What I've learned from slave-owning Georgians
Did you know that when the state of Georgia originally began, owning slaves was already illegal?
Apparently, if you come from out-of-state, and you want to graduate from a University in Georgia, you have to know something about this place and take a little test which proves you do. As I was studying for mine, I was struck by the fact that when Georgia began, owning slaves was illegal. Then, it eventually became a hot topic of debate and tension. And once the plantation system proved to be very profitable, Georgians stopped contesting it. Not only did they accept it, they convinced themselves that slavery was the most beneficial scenario for everyone involved, including black people.
Even though three-fifths of white Georgians at the time never owned any slaves, the situation is still a dark stain on our past with ramifications that this generation is still suffering through, like awful musical collaborations between Brad Paisley and LL Cool J. God help us.
All of this has confirmed a few things to me: People can be convinced of anything when it is convenient. But truth and morality have never been about what is easiest to accept; it has always been about what is right. A person challenging slavery in Georgia during the hay day of plantations would have had a very unpopular opinion, and would have been ostracized for it.
I only hope that would have been me. That I would have been that courageous. And that perhaps you would have joined me.
Today, there are many things that our culture is asking me to accept that I don't see as true, only convenient.

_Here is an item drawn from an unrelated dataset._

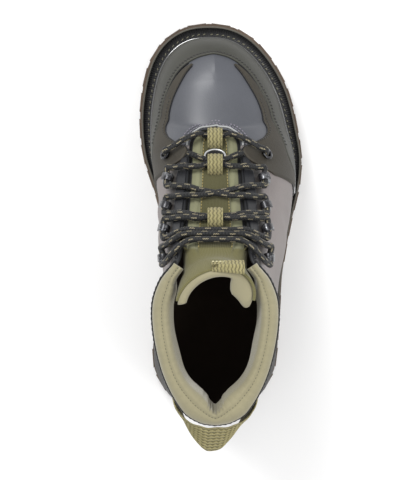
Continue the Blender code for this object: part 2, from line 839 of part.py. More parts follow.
def tube(name, points, radius, finish, collection):
    """A round cord or wire along points, as a mesh with welded caps."""
    curve = bpy.data.curves.new(name, "CURVE")
    curve.dimensions = "3D"
    curve.bevel_depth = radius
    curve.bevel_resolution = 1
    curve.use_fill_caps = True
    line = curve.splines.new("POLY")
    line.points.add(len(points) - 1)
    for knot, point in zip(line.points, points):
        knot.co = (*point, 1.0)
    bent = bpy.data.objects.new(name + "_path", curve)
    collection.objects.link(bent)
    graph = bpy.context.evaluated_depsgraph_get()
    mesh = bpy.data.meshes.new_from_object(bent.evaluated_get(graph))
    bpy.data.objects.remove(bent, do_unlink=True)
    form = bmesh.new()
    form.from_mesh(mesh)
    bmesh.ops.remove_doubles(form, verts=form.verts, dist=0.00001)
    bmesh.ops.recalc_face_normals(form, faces=form.faces)
    form.to_mesh(mesh)
    form.free()
    mesh.materials.clear()
    mesh.shade_smooth()
    return new_object(name, mesh, finish, collection)


def make_piping(finish, collection):
    lift = CLEARANCE + PIPING_RADIUS
    steps = 6
    points = []
    for k in range(-steps, steps + 1):
        base = THROAT_FOOT + (PIPING_END - THROAT_FOOT) * abs(k) / steps
        points.append(frame_at(LATERAL if k >= 0 else MEDIAL, base, PIPING_ROW, lift)[0])
    return tube("throat_piping", points, PIPING_RADIUS, finish, collection)


def height_over(panel, origin, normal, down, radius):
    """Height over a point at which a flat ring of a radius clears an overlay's outer face."""
    bpy.context.view_layer.update()
    tree = BVHTree.FromObject(panel, bpy.context.evaluated_depsgraph_get())
    above = 4 * WALL
    heights = []
    for k in range(24):
        turn = 2 * pi * k / 24
        start = placed([Vector((radius * cos(turn), radius * sin(turn), above))], origin, down, normal)[0]
        hit = tree.ray_cast(start, -normal, 2 * above)[0]
        if hit:
            heights.append((hit - origin).dot(normal))
    return max(heights)


def make_eyelet(name, side, panel, finish, collection):
    origin, normal, down = frame_at(side, *EYELET)
    origin += normal * (height_over(panel, origin, normal, down, EYELET_RADIUS) + CLEARANCE)
    section = [
        (EYELET_BORE, 0.0),
        (EYELET_RADIUS, 0.0),
        (EYELET_RADIUS - 0.0004, EYELET_HEIGHT * 0.7),
        ((EYELET_RADIUS + EYELET_BORE) / 2, EYELET_HEIGHT),
        (EYELET_BORE, EYELET_HEIGHT * 0.7),
    ]
    rows = []
    for k in range(12):
        turn = 2 * pi * k / 12
        ring = [Vector((r * cos(turn), r * sin(turn), z)) for r, z in section]
        rows.append(placed(ring, origin, down, normal))
    mesh = grid_mesh(name, rows, closed_across=True, closed_along=True)
    return new_object(name, mesh, finish, collection)


def hook_profile():
    """Side view of a lace hook: a base strip that curls up and back over the lace."""
    inner = LACE_RADIUS + LACE_GAP
    outer = inner + HOOK_STRIP
    centre = HOOK_STRIP + inner
    steps = 6
    line = [(HOOK_BASE, 0.0), (0.0, 0.0)]
    line += [(-outer * sin(pi * k / steps), centre - outer * cos(pi * k / steps)) for k in range(1, steps)]
    line += [(0.0, centre + outer), (0.6 * HOOK_BASE, centre + outer)]
    line += [(0.6 * HOOK_BASE, centre + inner), (0.0, centre + inner)]
    line += [(-inner * sin(pi * k / steps), centre + inner * cos(pi * k / steps)) for k in range(1, steps)]
    line += [(0.0, HOOK_STRIP), (HOOK_BASE, HOOK_STRIP)]
    return line


def make_hook(name, side, seat, upper, finish, collection):
    origin, normal, down = frame_at(side, *seat)
    origin += normal * (height_over(upper, origin, normal, down, HOOK_BASE / 2) + CLEARANCE)
    rows = []
    for y in (-HOOK_WIDTH / 2, HOOK_WIDTH / 2):
        points = [Vector((x, y, z)) for x, z in hook_profile()]
        rows.append(placed(points, origin, down, normal))
    mesh = grid_mesh(name, rows, closed_across=True, capped=True)
    return new_object(name, mesh, finish, collection)


def lace_end(number, past):
    """Rib, reach along it and place across the instep where a strand ends on one side."""
    if number == 0:
        return (EYELET.base, 1 - EYELET.row, 1.0) if past else (EYELET.base, 0.01, 0.57)
    seat = HOOKS[number - 1]
    aside = HOOK_WIDTH / 2 + LACE_RADIUS + LACE_GAP + LACE_ASIDE
    aside /= pi / 2 * SOLE_LENGTH * sin(pi * seat.base)
    return seat.base + past * aside, 1 - seat.row, 1.0


def make_strand(strand, name, finish, collection):
    lateral_base, lateral_reach, lateral_end = lace_end(strand.lateral, strand.lateral_past)
    medial_base, medial_reach, medial_end = lace_end(strand.medial, strand.medial_past)
    over_wall = LACE_RADIUS + 2 * CLEARANCE
    points = []
    for k in range(LACE_STEPS + 1):
        s = -medial_end + (lateral_end + medial_end) * k / LACE_STEPS
        share = ease(-1.0, 1.0, s)
        base = medial_base + (lateral_base - medial_base) * share
        reach = lateral_reach if s > 0 else medial_reach
        base += strand.bow * (1 - ease(0.30, 0.95, abs(s)))
        if strand.piece == 1:
            lift_over = 2 * PIPING_RADIUS + CLEARANCE + (EYELET_HEIGHT + 3 * CLEARANCE) * ease(0.7, 1.0, abs(s))
        else:
            lift_over = 0.0
        panel = (PANEL_GAP + RAND_THICKNESS) * ease(0.55, 0.64, abs(s)) * (base < SIDE_OVERLAY[-1].base)
        lift = over_wall * ease(0.28, 0.56, abs(s)) + LACE_DIP * (1 - ease(0.28, 0.56, abs(s))) + panel
        lift += lift_over * ease(0.25, 0.5, abs(s))
        lift += LACE_ASIDE * ease(0.59, 0.60, base)
        if strand.lateral + strand.medial > 0 and (medial_end if s < 0 else lateral_end) == 1.0:
            lift += (HOOK_STRIP + LACE_GAP) * ease(0.80, 1.0, abs(s))
        points.append(instep(base, s, lift, reach))
    return tube(name, points, LACE_RADIUS, finish, collection)


def make_keeper(name, base, finish, collection):
    """A webbing loop on the tongue that arches over the lace."""
    middle = instep(base, 0.0)
    back = (instep(base + 0.01, 0.0) - instep(base - 0.01, 0.0)).normalized()
    across = Vector((1.0, 0.0, 0.0))
    normal = back.cross(across).normalized()
    foot = -(WALL + TONGUE_WALL_GAP) + CLEARANCE * 2
    top = LACE_DIP + LACE_RADIUS + KEEPER_HEADROOM + WEBBING
    profile = []
    steps = 8
    for reach, height in ((KEEPER_REACH, top - foot), (KEEPER_REACH - WEBBING, top - foot - WEBBING)):
        arc = [(-reach * cos(pi * k / steps), foot + height * sin(pi * k / steps)) for k in range(steps + 1)]
        profile += arc if not profile else arc[::-1]
    rows = []
    for x in (-KEEPER_WIDTH / 2, 0.0, KEEPER_WIDTH / 2):
        rows.append([middle + across * x + back * t + normal * n for t, n in profile])
    mesh = grid_mesh(name, rows, closed_across=True, capped=True)
    return new_object(name, mesh, finish, collection)


def make_tongue_pull(finish, collection):
    """Webbing tab folded over the tongue's top edge, beside its middle."""
    last = len(TONGUE_TOP) - 1
    half = TONGUE_TOP[-1].half * COLLAR_WIDTH
    stop = asin(sin(PULL_START * pi / 2) + PULL_WIDTH / half) * 2 / pi
    rows = []
    for k in range(7):
        s = PULL_START + (stop - PULL_START) * k / 6
        out = (tongue_top(last, s + 0.02) - tongue_top(last, s - 0.02)).cross(
            tongue_top(last, s) - tongue_top(last - 0.5, s)
        ).normalized()
        if out.y < 0:
            out = -out
        up = (tongue_top(last, s) - tongue_top(last - 0.5, s)).normalized()
        gap = 2 * CLEARANCE
        row = [tongue_top(last - level, s) + out * gap for level in (PULL_FOOT, PULL_BEND)]
        top = tongue_top(last, s)
        row.append(top + out * gap + up * gap)
        row.append(top - out * (TONGUE_THICKNESS + gap) + up * gap)
        row.append(top - out * (TONGUE_THICKNESS + gap) - up * WEBBING * 3)
        rows.append(row)
    made = new_object("tongue_pull", grid_mesh("tongue_pull", rows, reverse=True), finish, collection)
    return thicken(made, WEBBING, outward=True)


def make_heel_loop(finish, collection):
    """Ribbed webbing behind the collar, sewn to its sides and standing off the heel."""
    gap = 2 * CLEARANCE
    tab, leave = 0.845, 0.885
    high, low = 0.965, 0.790
    rows = [[skin(u, v, -gap) for v in (high, low)] for u in (tab, leave)]
    upper, lower = rows[-1]
    back = skin(1.0, 1.0)
    steps = 12
    for k in range(1, steps):
        turn = pi * k / steps
        side = cos(turn)
        rise = sin(turn)
        top = Vector((
            upper.x * side,
            upper.y - (upper.y - back.y + LOOP_SLACK) * rise,
            upper.z + (back.z - upper.z) * rise,
        ))
        bottom_y = lower.y - (lower.y - back.y + LOOP_SLACK + LOOP_REACH) * rise**LOOP_POINT
        drop = sqrt(max(LOOP_WIDTH**2 - (top.y - bottom_y) ** 2, 0.0))
        ease_in = ease(0.0, LOOP_EASE, rise)
        bottom_z = lower.z + (top.z - drop - lower.z) * ease_in
        rows.append([top, Vector((lower.x * side - LOOP_SLACK * rise, bottom_y, bottom_z))])
    rows += [[skin(2 - u, v, -gap) for v in (high, low)] for u in (leave, tab)]
    made = new_object("heel_loop", grid_mesh("heel_loop", rows, reverse=False), finish, collection)
    return thicken(made, LOOP_THICKNESS, outward=True)


def seat_on_origin(collection):
    """Moves the whole boot so that the bottom centre of its box is the origin."""
    bpy.context.view_layer.update()
    graph = bpy.context.evaluated_depsgraph_get()
    corners = []
    for made in collection.objects:
        shape = made.evaluated_get(graph)
        corners += [shape.matrix_world @ Vector(corner) for corner in shape.bound_box]
    low = Vector([min(c[i] for c in corners) for i in range(3)])
    high = Vector([max(c[i] for c in corners) for i in range(3)])
    anchor = bpy.data.objects.new("boot_frame", None)
    collection.objects.link(anchor)
    anchor.location = (-(low.x + high.x) / 2, -(low.y + high.y) / 2, -low.z)
    for held in bpy.data.objects:
        if held != anchor and held.parent is None:
            held.parent = anchor
    return anchor


def make_laces(finish, collection, cutters):
    pieces = {}
    for strand in STRANDS:
        name = f"lace_{strand.piece}"
        if name not in pieces:
            pieces[name] = make_strand(strand, name, finish, collection)
            continue
        partner = make_strand(strand, name + "_partner", finish, cutters)
        partner.hide_render = True
        partner.display_type = "WIRE"
        joint = pieces[name].modifiers.new("crossing", "BOOLEAN")
        joint.operation = "UNION"
        joint.object = partner
    return pieces


def main():
    for old in list(bpy.data.objects):
        bpy.data.objects.remove(old, do_unlink=True)
    boot = bpy.data.collections.new("wading_boot")
    cutters = bpy.data.collections.new("cutters")
    bpy.context.scene.collection.children.link(boot)
    bpy.context.scene.collection.children.link(cutters)
    rubber = material("outsole_rubber", (0.06, 0.062, 0.038), 0.75)
    foam = material("midsole_foam", (0.05, 0.05, 0.045), 0.8)
    welt_black = material("welt_rubber", (0.012, 0.012, 0.013), 0.55)
    felt = material("insole_fabric", (0.03, 0.025, 0.022), 0.95)
    quarter = material("upper_leather", (0.22, 0.20, 0.20), 0.55)
    olive = material("overlay_leather", (0.09, 0.09, 0.07), 0.6)
    sage = material("lining_fabric", (0.38, 0.37, 0.24), 0.9)
    moss = material("tongue_fabric", (0.11, 0.11, 0.05), 0.9)
    tan = material("webbing", (0.40, 0.36, 0.22), 0.85)
    steel = material("hardware", (0.25, 0.25, 0.25), 0.3, 1.0)
    black = material("lace", (0.015, 0.015, 0.016), 0.8)
    bores = make_eyelet_bores(cutters)
    make_outsole(rubber, boot, cutters)
    make_midsole(foam, boot)
    make_welt(welt_black, boot)
    make_insole(felt, boot)
    upper = make_upper(quarter, boot, bores)
    rand_end = RAND[-1].base
    make_panel("toe_rand", RAND, columns_between(-rand_end, rand_end, COLUMNS), olive, boot)
    first, last = SIDE_OVERLAY[0].base, SIDE_OVERLAY[-1].base
    places = columns_between(first, last, PANEL_COLUMNS)
    lateral = make_panel("overlay_lateral", SIDE_OVERLAY, places, olive, boot, bores[:1])
    places = columns_between(2 - last, 2 - first, PANEL_COLUMNS)
    medial = make_panel("overlay_medial", SIDE_OVERLAY, places, olive, boot, bores[1:])
    counter = COUNTER[0].base
    places = columns_between(counter, 2 - counter, COLUMNS)
    make_panel("heel_counter", COUNTER, places, olive, boot)
    make_collar_pad(sage, boot)
    make_tongue(moss, boot)
    make_piping(tan, boot)
    for side, label, panel in ((LATERAL, "lateral", lateral), (MEDIAL, "medial", medial)):
        make_eyelet(f"eyelet_{label}", side, panel, steel, boot)
        for number, seat in enumerate(HOOKS, 1):
            make_hook(f"hook_{number}_{label}", side, seat, upper, steel, boot)
    make_laces(black, boot, cutters)
    for number, base in enumerate(KEEPERS, 1):
        make_keeper(f"keeper_{number}", base, tan, boot)
    make_tongue_pull(tan, boot)
    make_heel_loop(tan, boot)
    seat_on_origin(boot)


main()
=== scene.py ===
"""Finishes of the wading boot: leathers, fabrics, rubber, metal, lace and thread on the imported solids."""

from collections import namedtuple
from contextlib import contextmanager
from functools import lru_cache
from math import cos, pi, radians, sin, sqrt

import bmesh
import bpy
import numpy as np
from bpy.props import FloatProperty, FloatVectorProperty, PointerProperty
from bpy.types import Operator, Panel, PropertyGroup
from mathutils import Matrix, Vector


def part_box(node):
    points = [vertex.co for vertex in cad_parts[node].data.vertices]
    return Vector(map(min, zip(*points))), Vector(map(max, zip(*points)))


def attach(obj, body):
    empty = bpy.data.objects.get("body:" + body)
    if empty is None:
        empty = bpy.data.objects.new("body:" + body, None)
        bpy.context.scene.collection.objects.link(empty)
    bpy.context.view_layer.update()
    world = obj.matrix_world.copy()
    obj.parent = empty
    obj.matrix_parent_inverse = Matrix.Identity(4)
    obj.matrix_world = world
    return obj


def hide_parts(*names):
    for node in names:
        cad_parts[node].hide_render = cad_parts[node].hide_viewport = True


bl_info = {
    "name": "Wading boot finishes",
    "version": (1, 0, 0),
    "blender": (4, 5, 0),
    "location": "3D View > Sidebar > Boot",
    "description": "Dresses the solids of a laced wading boot in leather, fabric, rubber and metal",
    "category": "Object",
}

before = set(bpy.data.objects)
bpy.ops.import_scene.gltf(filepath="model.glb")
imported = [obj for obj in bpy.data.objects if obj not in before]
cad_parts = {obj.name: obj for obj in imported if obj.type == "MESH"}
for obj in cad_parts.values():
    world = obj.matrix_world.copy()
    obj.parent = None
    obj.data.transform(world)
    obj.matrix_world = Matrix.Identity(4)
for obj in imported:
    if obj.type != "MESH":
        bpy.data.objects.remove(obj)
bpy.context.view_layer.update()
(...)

I still believe in objective truth, and in a God complete with divine will. I feel my own convictions growing less and less acceptable to others, especially in my understanding of God's design for human sexuality, love, and relationships, which all affect the way society is shaped by issues of marriage, contraception, and abortion.
The thing is, it's not that slavery wasn't beneficial to a lot of people, it's that it was detrimental to the humanity of everyone involved. And with today's issues, it's not that pop culture doesn't have a point, it's just that there is a much bigger one to make.
Reading about how slavery came to be accepted in our own culture's history reminds me once again that truth is not always easy. And I am inspired, because I see that now is as good a time as any to have an unpopular opinion.